Tal vez no todos los presentes durante el discurso de Pedro, llegados de muchas regiones para la Pascua y Pentecostés, habían participado en los acontecimientos de Jerusalén que habían concluido con la crucifixión de Cristo. Pero el Apóstol se dirige también a ellos como a “israelitas”, es decir, pertenecientes a un mundo antiguo en el que ya habían brillado para todos las señales de la nueva venida del Señor.

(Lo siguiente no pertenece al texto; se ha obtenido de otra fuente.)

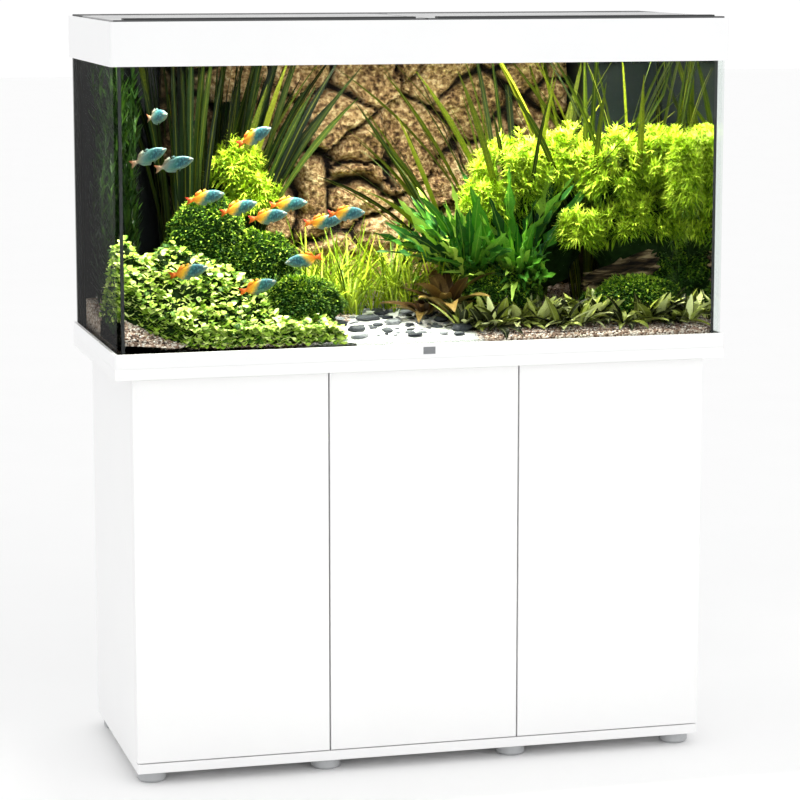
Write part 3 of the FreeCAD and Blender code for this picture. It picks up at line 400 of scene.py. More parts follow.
rock_low, rock_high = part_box("background_rock")
rock = slab_with_top(rock_low, rock_high, Vector((0.0, -1.0, 0.0)), 150)
rng = np.random.default_rng(5)
block_wide = 0.150
block_high = 0.125
columns = round((rock_high.x - rock_low.x) / block_wide)
courses = round((rock_high.z - rock_low.z) / block_high)
seeds = []
for course in range(-1, courses + 1):
    for column in range(-1, columns + 1):
        across = rock_low.x + (column + 0.5 + 0.37 * (course % 2)) * block_wide
        high = rock_low.z + (course + 0.5) * block_high
        seeds.append((across + rng.uniform(-0.070, 0.070), high + rng.uniform(-0.045, 0.045)))
        if rng.uniform() < 0.30:
            seeds.append((across + rng.uniform(-0.070, 0.070), high + rng.uniform(-0.06, 0.06)))
seeds = np.array(seeds)
stands = rng.uniform(0.0, 0.024, len(seeds))
leans = rng.uniform(-0.20, 0.20, (len(seeds), 2))


def lumps(rows, scale, octaves):
    """Fractal noise at each point, about from -1 to 1."""
    return np.array([noise.fractal(Vector(row) * scale, 0.9, 2.1, octaves) for row in rows])


def crack_gap(rows, seeds):
    """For each point on the face: its block, and how far it is from the nearest joint."""
    wander = np.stack([lumps(rows, 8.0, 5), lumps(rows + 7.0, 8.0, 5)], 1) * 0.026
    flat = rows[:, [0, 2]] + wander
    away = np.linalg.norm(flat[:, None, :] - seeds[None], axis=2)
    order = np.argsort(away, axis=1)[:, :2]
    near, far = order[:, 0], order[:, 1]
    spread = np.linalg.norm(seeds[near] - seeds[far], axis=1)
    gap = (np.take_along_axis(away, order[:, 1:], 1)[:, 0] ** 2 - away.min(1) ** 2) / (2 * spread)
    return near, gap, flat - seeds[near]


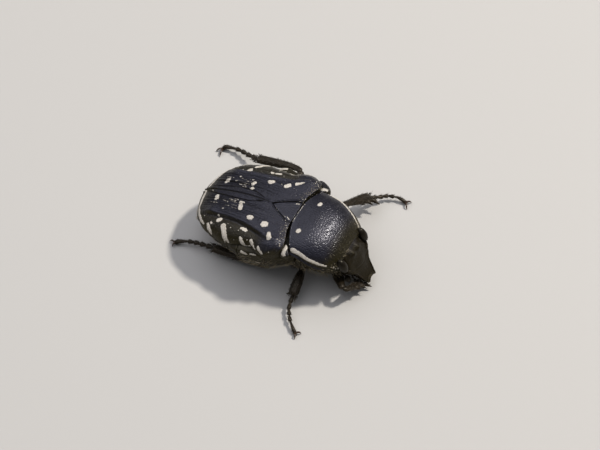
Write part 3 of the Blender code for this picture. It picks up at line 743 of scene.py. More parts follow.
def block_surface(front, back, half, widest, top, belly, fuller=0.0):
    """A ring of the underside; the left side is fuller at the waist, where the photo shows it."""

    def surface(share, angle):
        along, opening = caps(share, UNDERSIDE_CAP, UNDERSIDE_CAP)
        y = front + (back - front) * along
        up = np.sin(angle)
        middle = widest(y)
        reach = np.where(up >= 0, top(y) - middle, middle - belly(y))
        power = np.where(up >= 0, 0.35, 0.9)
        x = half(y) * signed_power(np.cos(angle), 0.75) * opening
        x = x * np.where(x > 0, 1 + fuller * hump(y, 2.6, 0.9), 1.0)
        z = middle + reach * signed_power(up, power) * opening
        return x, y + slant(y, z), z

    return surface


belly_shell = shell_finish("belly_shell", 0.15, 0.011, gloss=0.38)

breast_skin = block_surface(
    THORAX_FRONT,
    THORAX_BACK,
    law((-0.62, 1.8), (-0.1, 2.38), (0.5, 2.8), (1.2, 3.06), (1.9, 3.18), (2.24, 3.2)),
    law((-0.62, 2.2), (0.6, 2.52), (1.6, 2.66), (2.24, 2.66)),
    law((-0.62, 3.1), (0.1, 3.18), (0.6, 3.24), (1.1, 3.26), (1.9, 3.12), (2.24, 3.04)),
    law((-0.62, 1.45), (0.28, 1.3), (0.52, 0.92), (1.4, 0.88), (2.24, 0.92)),
    0.075,
)
breast = moulded("breast", 220, 120, breast_skin, soften=4)
x, y, z = points_of(breast).T
under = fade(-normals_of(breast)[:, 2], 0.0, 0.5)
upright = (1 - under) * fade(y, 0.5, 0.7)
middle_line = -0.04 * hump(x, 0, 0.05) * under
cross_seam = -0.05 * hump(y, 0.5 + 0.1 * np.abs(x), 0.04)
side_seam = -0.05 * hump(z, 1.62 + 0.16 * (y - 0.6), 0.045) * upright
hind_seam = -0.04 * hump(z, 2.2 + 0.1 * (y - 0.6), 0.04) * upright
keel = 0.1 * hump(x, 0, 0.22) * hump(y, 0.25, 0.35) * under
raise_skin(breast, middle_line + cross_seam + side_seam + hind_seam + keel)
breast_blots = []
for side in (1, -1):
    breast_blots += [
        [(side * 3.3, 2.16, 2.86, 0.09), (side * 3.28, 1.84, 2.86, 0.07)],
        [(side * 3.08, 1.62, 2.9, 0.05), (side * 3.04, 1.32, 2.94, 0.04)],
        [(side * 2.94, 1.3, 2.3, 0.06), (side * 2.92, 1.1, 2.24, 0.04)],
        [(side * 2.6, 1.9, 1.5, 0.05), (side * 2.5, 1.7, 1.42, 0.05)],
    ]
plate(breast, belly_shell, "thorax_underside", breast_blots, extra=0.8)

belly_skin = block_surface(
    THORAX_BACK + 0.01,
    ABDOMEN_BACK,
    law((2.29, 3.19), (2.75, 3.06), (3.3, 2.74), (4.4, 2.36), (5.2, 1.92), (5.72, 1.56)),
    law((2.29, 2.6), (2.9, 2.42), (3.6, 2.16), (4.5, 1.98), (5.72, 1.75)),
    law((2.29, 3.02), (2.8, 2.86), (3.6, 2.72), (4.5, 2.6), (5.72, 2.42)),
    law((2.29, 1.34), (3.02, 1.34), (3.14, 0.96), (4.2, 0.94), (5.2, 1.02), (5.72, 1.14)),
    0.085,
)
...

Las señales y los milagros a los que se refería Pedro se hallaban presentes ciertamente en la memoria de los habitantes de Jerusalén, pero también de muchos otros de sus oyentes que al menos debían haber escuchado hablar de Jesús de Nazaret. De cualquier modo, tras haber recordado todo lo que Cristo había hecho, el Apóstol pasa al hecho de su muerte en cruz y habla directamente de la responsabilidad de los que habían entregado a Jesús a la muerte. Pero añade que Cristo “fue entregado según el determinado designio y previo conocimiento de Dios” (Hch 2, 23). Por consiguiente, Pedro introduce a sus oyentes en la visión del plan salvífico de Dios que se ha realizado precisamente por medio de la muerte de Cristo. Y se apresura a dar la confirmación decisiva de la acción de Dios mediante y por encima de lo que han hecho los hombres. Esta confirmación es la resurrección de Cristo: “Dios le resucitó, librándole de los dolores del Hades, pues no era posible que quedase bajo su dominio” (Hch 2, 24).
Es el punto culminante del kerygma apostólico acerca de Cristo salvador y vencedor.
Pero, llegado a este punto, el Apóstol recurre nuevamente al Antiguo Testamento. En efecto, cita el salmo mesiánico 15/16 (versículos 8-11):
“Veía constantemente al Señor delante de mí,/ puesto que está a mi derecha, para que no vacile./ Por eso se ha alegrado mi corazón y se ha alborozado mi lengua,/ y hasta mi carne reposará en la esperanza/ de que no abandonarás mi alma en el Hades/ ni permitirás que tu santo experimente la corrupción./ Me has hecho conocer caminos de vida,/ me llenarás de gozo con tu rostro” (Hch 2, 25-28).
Es una legítima adaptación del salmo davídico, que el autor de los Hechos cita según la versión griega de los Setenta, que acentúa la aspiración del alma judía a huir de la muerte, en el sentido de la esperanza de liberación incluso de la muerte ya sucedida .
A Pedro, sin duda, le urge subrayar que las palabras del salmo no aluden a David, cuya tumba ―observa él― “permanece entre nosotros hasta el presente”. Se refieren, en cambio, a su descendiente, Jesucristo: David “vio a lo lejos y habló de la resurrección de Cristo” (Hch 2, 31). Por consiguiente, se han cumplido las palabras proféticas: “A este Jesús Dios lo resucitó; de lo cual todos nosotros somos testigos. Y exaltado a la diestra de Dios, ha recibido del Padre el Espíritu Santo prometido y ha derramado lo que vosotros veis... Sepa, pues, con certeza toda la casa de Israel que Dios ha constituido Señor y Cristo a este Jesús a quien vosotros habéis crucificado” (Hch 2, 32-33. 36).
La víspera de su Pasión, Jesús había dicho a los Apóstoles en el Cenáculo, hablando del Espíritu Santo: “Él dará testimonio de mí. Pero también vosotros daréis testimonio” (Jn 15, 26-27). Como escribí en la Encíclica Dominum et vivificantem, “en el primer discurso de Pedro en Jerusalén este ‘testimonio’ encuentra su claro comienzo: es el testimonio sobre Cristo crucificado y resucitado. El testimonio del Espíritu Paráclito y de los Apóstoles”.
En este testimonio Pedro quiere recordar a sus oyentes el misterio de Cristo resucitado, pero también quiere explicar los hechos a los que han asistido en Pentecostés, mostrándolo como señales de la venida del Espíritu Santo. El Paráclito ha venido realmente en virtud de la Pascua de Cristo. Ha venido y ha transformado a aquellos galileos a los que se había confiado el testimonio acerca de Cristo. Ha venido porque fue enviado por Cristo, “exaltado a la diestra de Dios”, decir, exaltado por su victoria sobre la muerte. Su venida es, por tanto, una confirmación del poder divino del resucitado. “Sepa, pues, con certeza toda la casa de Israel que Dios ha constituido Señor y Cristo a este Jesús a quien vosotros habéis crucificado”, concluye Pedro (Hch 2, 36). También Pablo, escribiendo a los Romanos, proclamará: “Jesús es Señor” (Rm 10, 9).